Will we see a “monetary shock?”
Back in October 2015, the three-month Treasury yield was 0%. Many on Wall Street said that the Fed could never raise interest rates, that the zero-interest-rate policy had become a permanent fixture, like in Japan, and that the Fed could never unload the securities it had acquired during QE. How things have changed!
On Friday, the three-month Treasury yield closed at 1.78%, the highest since August 19, 2008. When yields rise, by definition bond prices fall:
The Fed’s target range for the federal funds rate has been 1.25% to 1.50% since its last rate hike at the December FOMC meeting.
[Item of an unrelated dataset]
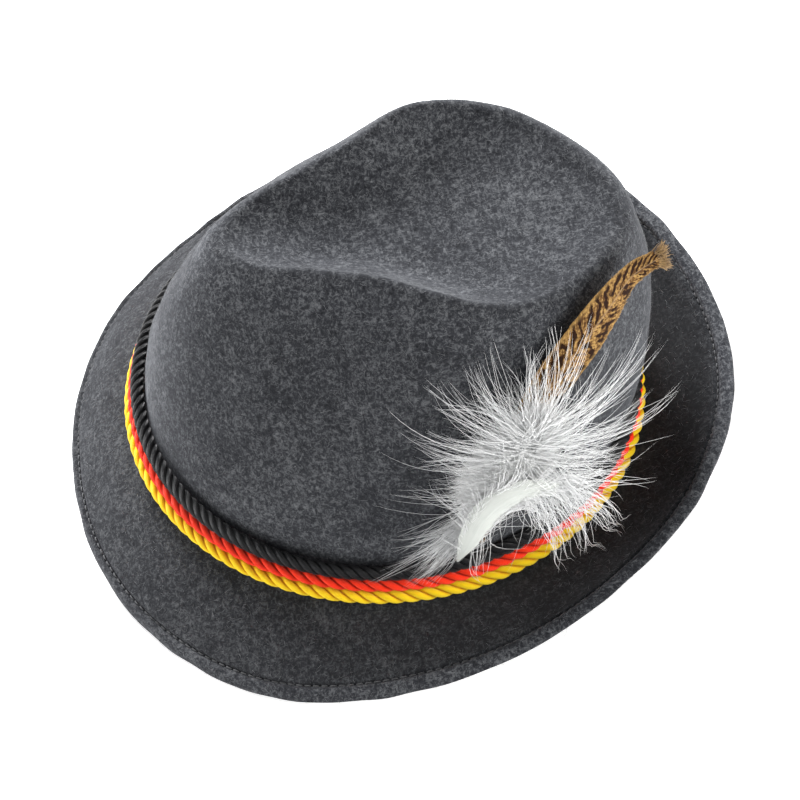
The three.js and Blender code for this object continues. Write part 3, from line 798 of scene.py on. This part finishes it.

In other words, the three-month yield is already above the upper limit of the Fed’s target range after the next rate hike. So the market has fully priced in a rate hike at the FOMC meeting ending March 21. And it’s also starting to price in another rate hike in June.
No “monetary shock” now, but maybe later
In this rate-hike cycle, the Fed has engaged in policy action only at meetings that are followed by a press conference. There are four of these press-conference meetings per year. The next two are this week and June.
If, in this cycle, the Fed hike rates at an FOMC meeting that is not followed by a press conference – there are also four of them this year – it would be considered a “monetary shock” that the Fed decided to administer to the markets. It would be like a rate hike of 50 basis points instead of the expected 25 basis points. There would be a hue and cry in the markets around the world. But I think the Fed isn’t ready to spring that on the markets just yet. Maybe later.
The two-year yield rose to 2.31% on Friday, the highest since August 29, 2008
In past rate hike cycles, the two-year yield reacted faster to rate-hike expectations than the 10-year yield. This is happening now as well. The 10-year yield has its own dynamics that are not in lockstep with the Fed’s rate-hike scenario. On Friday, the 10-year yield closed at 2.85%, within the same range where it had been since late February, tantalizingly close to 3%:
Bearish bets against Treasuries leave skid marks
Back on February 13, as the 10-year Treasury yield was surging and threatened to take out the 3% level, I postulated that it would have a hard time doing so over the near term, for two reasons:
One, in the 3%-range – given current asset prices, dividend yields, etc. – the 10-year Treasury is appealing to more buyers, and this will keep bond prices from falling further, thus putting a lid on the yield.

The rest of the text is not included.